**GOAL OF THE EXERCISE:**
Reproduce, word for word, only the lines from the one containing "an even depth." through the one containing "depsgraph = bpy.context.evaluated_depsgraph_get()", both included.

::: DATA BLOCK :::

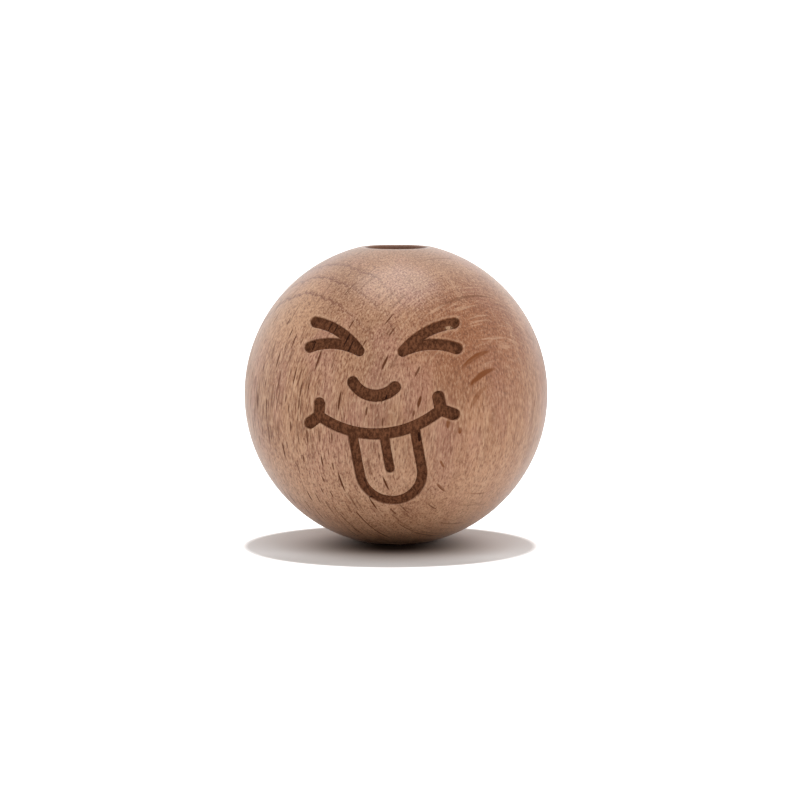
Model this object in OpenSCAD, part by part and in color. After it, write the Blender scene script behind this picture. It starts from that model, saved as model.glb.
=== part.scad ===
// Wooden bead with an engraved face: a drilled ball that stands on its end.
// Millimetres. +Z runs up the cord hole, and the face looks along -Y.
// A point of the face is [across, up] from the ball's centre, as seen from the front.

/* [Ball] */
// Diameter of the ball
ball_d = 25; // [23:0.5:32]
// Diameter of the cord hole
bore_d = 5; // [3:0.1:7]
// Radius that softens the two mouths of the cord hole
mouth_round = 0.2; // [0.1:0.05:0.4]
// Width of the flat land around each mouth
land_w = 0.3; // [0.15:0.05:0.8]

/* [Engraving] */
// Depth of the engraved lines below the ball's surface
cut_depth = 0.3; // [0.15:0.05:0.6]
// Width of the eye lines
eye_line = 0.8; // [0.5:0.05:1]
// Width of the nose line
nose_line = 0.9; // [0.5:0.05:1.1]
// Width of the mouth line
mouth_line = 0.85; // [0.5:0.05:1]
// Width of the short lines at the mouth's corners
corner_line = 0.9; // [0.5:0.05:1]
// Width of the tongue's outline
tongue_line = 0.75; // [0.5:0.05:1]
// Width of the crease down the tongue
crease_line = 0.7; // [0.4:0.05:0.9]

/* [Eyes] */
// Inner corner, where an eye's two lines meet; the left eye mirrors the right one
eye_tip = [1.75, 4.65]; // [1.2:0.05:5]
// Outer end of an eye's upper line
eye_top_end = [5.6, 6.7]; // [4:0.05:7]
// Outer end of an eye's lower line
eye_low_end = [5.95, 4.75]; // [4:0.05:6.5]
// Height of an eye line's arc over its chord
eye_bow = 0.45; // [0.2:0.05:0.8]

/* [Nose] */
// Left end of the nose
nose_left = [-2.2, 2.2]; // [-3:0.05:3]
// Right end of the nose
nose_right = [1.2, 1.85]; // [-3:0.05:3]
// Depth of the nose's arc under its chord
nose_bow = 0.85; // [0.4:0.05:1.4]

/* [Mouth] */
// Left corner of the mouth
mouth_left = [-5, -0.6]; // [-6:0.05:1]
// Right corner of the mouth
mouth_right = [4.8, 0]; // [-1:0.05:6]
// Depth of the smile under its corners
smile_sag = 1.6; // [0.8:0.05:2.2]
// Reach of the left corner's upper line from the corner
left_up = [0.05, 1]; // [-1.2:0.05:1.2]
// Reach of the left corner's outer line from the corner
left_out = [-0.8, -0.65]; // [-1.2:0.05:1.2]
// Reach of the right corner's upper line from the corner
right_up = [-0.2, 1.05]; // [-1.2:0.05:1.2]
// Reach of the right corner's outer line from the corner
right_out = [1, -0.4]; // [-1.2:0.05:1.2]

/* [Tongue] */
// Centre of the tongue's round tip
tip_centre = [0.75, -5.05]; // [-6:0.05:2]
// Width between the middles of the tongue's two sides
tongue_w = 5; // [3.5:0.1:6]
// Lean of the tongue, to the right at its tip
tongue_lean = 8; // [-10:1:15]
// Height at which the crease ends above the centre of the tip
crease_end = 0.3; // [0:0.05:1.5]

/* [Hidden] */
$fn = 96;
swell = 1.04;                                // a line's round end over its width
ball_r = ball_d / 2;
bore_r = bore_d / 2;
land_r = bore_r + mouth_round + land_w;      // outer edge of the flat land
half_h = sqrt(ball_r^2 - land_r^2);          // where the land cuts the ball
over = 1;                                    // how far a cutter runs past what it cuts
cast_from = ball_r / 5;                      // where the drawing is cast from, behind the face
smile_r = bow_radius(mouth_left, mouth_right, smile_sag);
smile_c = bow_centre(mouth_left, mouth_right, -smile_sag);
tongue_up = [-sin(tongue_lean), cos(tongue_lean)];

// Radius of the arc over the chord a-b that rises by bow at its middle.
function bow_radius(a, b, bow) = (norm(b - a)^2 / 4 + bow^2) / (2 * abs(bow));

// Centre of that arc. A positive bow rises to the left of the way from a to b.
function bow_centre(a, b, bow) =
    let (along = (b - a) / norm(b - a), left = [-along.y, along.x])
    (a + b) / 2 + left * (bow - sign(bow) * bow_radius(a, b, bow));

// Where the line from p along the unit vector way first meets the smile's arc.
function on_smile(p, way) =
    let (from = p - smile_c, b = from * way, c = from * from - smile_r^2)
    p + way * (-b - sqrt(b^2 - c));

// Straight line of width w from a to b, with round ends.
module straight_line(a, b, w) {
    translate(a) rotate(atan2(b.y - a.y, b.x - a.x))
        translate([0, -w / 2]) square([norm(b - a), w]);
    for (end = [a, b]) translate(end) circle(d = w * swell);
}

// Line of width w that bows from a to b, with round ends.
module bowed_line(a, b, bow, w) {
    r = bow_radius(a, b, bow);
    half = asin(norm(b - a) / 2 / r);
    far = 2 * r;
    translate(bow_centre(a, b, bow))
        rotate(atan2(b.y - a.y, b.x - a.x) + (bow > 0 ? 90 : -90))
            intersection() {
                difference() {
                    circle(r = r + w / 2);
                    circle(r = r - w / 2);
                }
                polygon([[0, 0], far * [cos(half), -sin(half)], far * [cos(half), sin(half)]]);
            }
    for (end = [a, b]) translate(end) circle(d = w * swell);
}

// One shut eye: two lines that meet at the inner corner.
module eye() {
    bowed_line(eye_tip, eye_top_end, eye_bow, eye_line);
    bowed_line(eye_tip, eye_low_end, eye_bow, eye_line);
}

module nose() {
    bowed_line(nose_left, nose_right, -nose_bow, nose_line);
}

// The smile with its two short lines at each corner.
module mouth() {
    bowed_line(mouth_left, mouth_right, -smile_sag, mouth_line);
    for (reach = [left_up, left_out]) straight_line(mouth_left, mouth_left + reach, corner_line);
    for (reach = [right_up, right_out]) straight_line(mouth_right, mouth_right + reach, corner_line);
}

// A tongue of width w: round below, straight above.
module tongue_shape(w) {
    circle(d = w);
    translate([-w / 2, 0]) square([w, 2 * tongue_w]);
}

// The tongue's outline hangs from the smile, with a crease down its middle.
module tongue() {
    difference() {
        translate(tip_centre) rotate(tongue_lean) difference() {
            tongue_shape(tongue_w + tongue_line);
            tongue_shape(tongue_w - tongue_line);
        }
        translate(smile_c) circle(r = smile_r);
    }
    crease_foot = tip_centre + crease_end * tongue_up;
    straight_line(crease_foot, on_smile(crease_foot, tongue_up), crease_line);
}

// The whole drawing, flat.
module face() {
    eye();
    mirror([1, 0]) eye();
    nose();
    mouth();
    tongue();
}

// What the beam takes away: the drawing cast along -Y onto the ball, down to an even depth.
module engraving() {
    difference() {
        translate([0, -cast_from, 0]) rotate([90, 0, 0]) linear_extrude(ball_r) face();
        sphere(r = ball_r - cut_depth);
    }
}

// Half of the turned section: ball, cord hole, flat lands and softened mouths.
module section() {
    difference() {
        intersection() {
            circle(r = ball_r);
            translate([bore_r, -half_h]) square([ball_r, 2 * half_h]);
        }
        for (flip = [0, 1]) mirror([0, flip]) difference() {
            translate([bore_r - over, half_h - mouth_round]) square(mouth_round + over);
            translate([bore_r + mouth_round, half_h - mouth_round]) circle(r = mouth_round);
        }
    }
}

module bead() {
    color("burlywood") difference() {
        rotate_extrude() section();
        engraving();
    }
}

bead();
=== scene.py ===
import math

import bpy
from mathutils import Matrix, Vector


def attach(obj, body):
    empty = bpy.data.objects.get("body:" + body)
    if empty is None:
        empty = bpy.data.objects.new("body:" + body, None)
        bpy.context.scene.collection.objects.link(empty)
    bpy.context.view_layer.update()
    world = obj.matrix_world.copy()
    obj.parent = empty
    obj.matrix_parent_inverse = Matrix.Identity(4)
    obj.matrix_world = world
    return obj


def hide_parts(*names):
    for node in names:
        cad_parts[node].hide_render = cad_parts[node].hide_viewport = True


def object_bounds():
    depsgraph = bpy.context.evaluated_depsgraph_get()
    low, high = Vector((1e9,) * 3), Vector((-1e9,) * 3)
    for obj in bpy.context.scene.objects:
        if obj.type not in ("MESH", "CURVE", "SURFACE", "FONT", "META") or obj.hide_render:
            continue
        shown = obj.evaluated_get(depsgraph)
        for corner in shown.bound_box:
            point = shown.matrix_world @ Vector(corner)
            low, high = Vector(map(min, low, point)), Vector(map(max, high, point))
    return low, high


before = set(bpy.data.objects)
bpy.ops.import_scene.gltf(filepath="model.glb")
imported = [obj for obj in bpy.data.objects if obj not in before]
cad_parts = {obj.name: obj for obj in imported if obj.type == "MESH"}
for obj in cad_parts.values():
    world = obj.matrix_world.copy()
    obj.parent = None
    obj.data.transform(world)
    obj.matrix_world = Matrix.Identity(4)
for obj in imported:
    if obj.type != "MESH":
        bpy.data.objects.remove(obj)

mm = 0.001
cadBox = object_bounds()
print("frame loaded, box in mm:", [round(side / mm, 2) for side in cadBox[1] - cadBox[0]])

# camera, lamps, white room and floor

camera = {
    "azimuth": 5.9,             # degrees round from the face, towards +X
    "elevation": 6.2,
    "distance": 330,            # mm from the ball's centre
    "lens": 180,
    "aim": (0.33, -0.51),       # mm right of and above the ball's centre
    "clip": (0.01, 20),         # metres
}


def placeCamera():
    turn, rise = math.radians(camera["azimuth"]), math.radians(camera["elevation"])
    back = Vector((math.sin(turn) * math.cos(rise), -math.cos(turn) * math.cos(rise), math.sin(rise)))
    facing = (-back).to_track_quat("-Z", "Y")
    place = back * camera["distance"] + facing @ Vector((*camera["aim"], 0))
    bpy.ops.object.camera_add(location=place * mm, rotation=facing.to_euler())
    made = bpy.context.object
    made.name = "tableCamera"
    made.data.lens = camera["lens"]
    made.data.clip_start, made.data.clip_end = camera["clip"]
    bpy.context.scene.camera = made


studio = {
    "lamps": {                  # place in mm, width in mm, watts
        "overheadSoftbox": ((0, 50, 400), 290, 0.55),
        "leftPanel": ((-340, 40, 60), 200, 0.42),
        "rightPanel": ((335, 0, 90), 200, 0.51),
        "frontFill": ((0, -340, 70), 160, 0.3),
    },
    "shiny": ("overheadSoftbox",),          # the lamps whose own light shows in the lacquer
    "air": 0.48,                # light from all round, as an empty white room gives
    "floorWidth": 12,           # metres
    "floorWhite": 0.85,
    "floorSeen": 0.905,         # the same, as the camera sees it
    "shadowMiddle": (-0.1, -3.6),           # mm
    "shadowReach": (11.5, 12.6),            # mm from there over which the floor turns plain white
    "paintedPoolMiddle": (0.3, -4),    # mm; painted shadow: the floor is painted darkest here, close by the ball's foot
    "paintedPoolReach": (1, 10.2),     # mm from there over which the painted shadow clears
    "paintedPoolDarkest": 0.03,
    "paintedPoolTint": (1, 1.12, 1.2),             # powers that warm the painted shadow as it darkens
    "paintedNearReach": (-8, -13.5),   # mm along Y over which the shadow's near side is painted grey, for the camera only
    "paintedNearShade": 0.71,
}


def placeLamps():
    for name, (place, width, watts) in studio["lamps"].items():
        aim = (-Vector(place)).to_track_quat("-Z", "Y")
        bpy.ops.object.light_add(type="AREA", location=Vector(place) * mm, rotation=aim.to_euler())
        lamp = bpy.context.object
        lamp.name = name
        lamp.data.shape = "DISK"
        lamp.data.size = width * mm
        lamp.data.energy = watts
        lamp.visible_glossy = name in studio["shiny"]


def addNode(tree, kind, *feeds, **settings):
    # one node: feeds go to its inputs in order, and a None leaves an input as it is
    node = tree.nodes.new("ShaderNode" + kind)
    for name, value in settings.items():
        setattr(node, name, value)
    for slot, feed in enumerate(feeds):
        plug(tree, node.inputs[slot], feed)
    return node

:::

**WRITTEN REPLY:**
// What the beam takes away: the drawing cast along -Y onto the ball, down to an even depth.
module engraving() {
    difference() {
        translate([0, -cast_from, 0]) rotate([90, 0, 0]) linear_extrude(ball_r) face();
        sphere(r = ball_r - cut_depth);
    }
}

// Half of the turned section: ball, cord hole, flat lands and softened mouths.
module section() {
    difference() {
        intersection() {
            circle(r = ball_r);
            translate([bore_r, -half_h]) square([ball_r, 2 * half_h]);
        }
        for (flip = [0, 1]) mirror([0, flip]) difference() {
            translate([bore_r - over, half_h - mouth_round]) square(mouth_round + over);
            translate([bore_r + mouth_round, half_h - mouth_round]) circle(r = mouth_round);
        }
    }
}

module bead() {
    color("burlywood") difference() {
        rotate_extrude() section();
        engraving();
    }
}

bead();
=== scene.py ===
import math

import bpy
from mathutils import Matrix, Vector


def attach(obj, body):
    empty = bpy.data.objects.get("body:" + body)
    if empty is None:
        empty = bpy.data.objects.new("body:" + body, None)
        bpy.context.scene.collection.objects.link(empty)
    bpy.context.view_layer.update()
    world = obj.matrix_world.copy()
    obj.parent = empty
    obj.matrix_parent_inverse = Matrix.Identity(4)
    obj.matrix_world = world
    return obj


def hide_parts(*names):
    for node in names:
        cad_parts[node].hide_render = cad_parts[node].hide_viewport = True


def object_bounds():
    depsgraph = bpy.context.evaluated_depsgraph_get()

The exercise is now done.